A titre de rappel, l’ACA a été créée en 2006 et depuis mon élection à sa tête, en 2018, nous avons entamé des pourparlers avec toutes les organisations patronales, CAPC, CIPA, ONDPE, CGEOA, CREA, et les partenaires sociaux comme l’UGTA. Il est naturel aussi que nous ayons des relations de travail permanent avec des acteurs comme les ministères de l’Industrie et du Commerce, le Cnese et les Chambres de commerce.

Selon les échos, la filière de la céramique ne se porte pas bien. Vrai ou faux ?
Effectivement, la filière souffre, aujourd’hui, d’un certain nombre de difficultés. Je citerai l’arrêt du Programme du gouvernement pour la réalisation de logements tous types confondus et l’attente du nouveau programme de 2023. Cette césure équivaut à un amoindrissement, voire une interruption, d’activité chez beaucoup d’opérateurs de la filière. La demande du marché, en général, est moins importante qu’elle ne l’était et les effets de cette situation se font ressentir.

On prétend que la dégradation de la relation entre l’Algérie et l’Espagne a profondément affecté la filière. Quelles sont les raisons, selon vous ?
En effet, la filière subit les perturbations provoquées par l’interdiction de Domiciliation bancaire pour la matière première, achetée chez des fournisseurs espagnols depuis le 9 juin 2022. Cela oblige les opérateurs de la filière à rechercher ailleurs qu’en Espagne de nouveaux fournisseurs, chez les Italiens, les Portugais ou les Turcs, par exemple. Il s’agit de combler le transfert de technologie maîtrisée avec l’Espagne qui peut prendre 6 à 12 mois d’adaptation et de mise en conformité pour les essais de laboratoire. Nous respectons les décisions politiques de notre pays et souhaitons trouver des solutions alternatives pour ne pas mettre en danger notre activité économique et préserver les emplois dans notre filière qui est programmée pour obtenir les meilleures performances dans la politique de notre pays pour encourager les exportations hors hydrocarbures.

La nouvelle loi sur l’investissement a été promulguée, ses textes d’application sont en cours d’élaboration.
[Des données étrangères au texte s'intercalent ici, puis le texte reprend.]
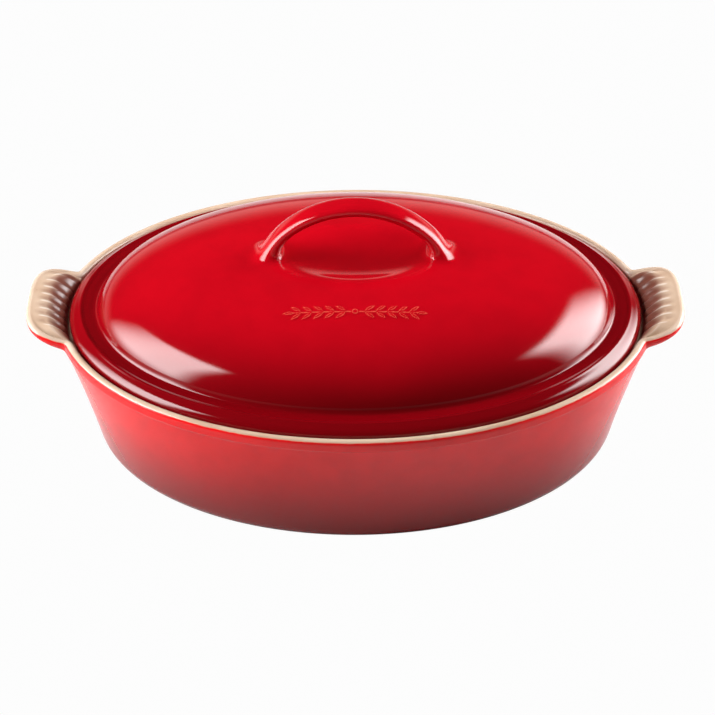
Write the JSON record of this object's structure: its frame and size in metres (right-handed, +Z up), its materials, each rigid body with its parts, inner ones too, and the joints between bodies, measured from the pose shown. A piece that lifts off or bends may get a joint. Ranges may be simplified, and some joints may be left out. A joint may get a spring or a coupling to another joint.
{
  "type": "covered casserole dish",
  "caption": "Oval glazed stoneware casserole dish with fluted ear handles and a domed lid that rests on a ledge inside the rim, lifted by an integral loop handle over a finger well.",
  "frame": {"origin": "centre of the dish's foot, on the surface it stands on", "axes": "+X along the dish's long axis towards one ear handle, +Y across it towards the back of the picture, +Z up"},
  "size_m": [0.43, 0.301, 0.1705],
  "materials": {
    "dish_glaze": "glossy red glaze outside, glossy cream glaze on the rim, the ears' upper faces and the inside, unglazed foot ring",
    "lid_glaze": "glossy red glaze outside, glossy cream glaze underneath, unglazed seat ring"
  },
  "bodies": {
    "dish": {"dish": "dish_glaze"},
    "lid": {"lid": "lid_glaze"}
  },
  "joints": [
    {"name": "lid_lift", "type": "slide", "parent": "dish", "child": "lid", "axis": [0, 0, 1], "range_m": [0, 0.12]}
  ]
}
Qu’en attendez-vous au juste ?
La filière est aujourd’hui une fierté pour notre pays en qualité et quantité, standards internationaux, et ISO 9000 en management. C’est une réalité à souligner en cette période d’anniversaire de l’Indépendance nationale. Un moment idéal pour le rappel de notre ambition de performer notre économie et devenir un pays émergent. Le marché national peut absorber les 200 millions de mètres carrés des besoins exprimés avant la Covid et le reste doit être impérativement exporté avec un plan de consolidation et d’encouragement de la part du Gouvernement algérien, avec la logistique et la convertibilité du commerce extérieur et des transactions financières et bancaires en urgence.
La céramique algérienne peut atteindre des objectifs en exportations aussi élevés que le ciment, les aciers et l’agroalimentaire, si toutes les conditions adéquates sont réunies dans la nouvelle loi sur les investissements, comme convenu lors des discussions et propositions que toutes les organisations patronales ont suggérées au Gouvernement avant la promulgation de la loi.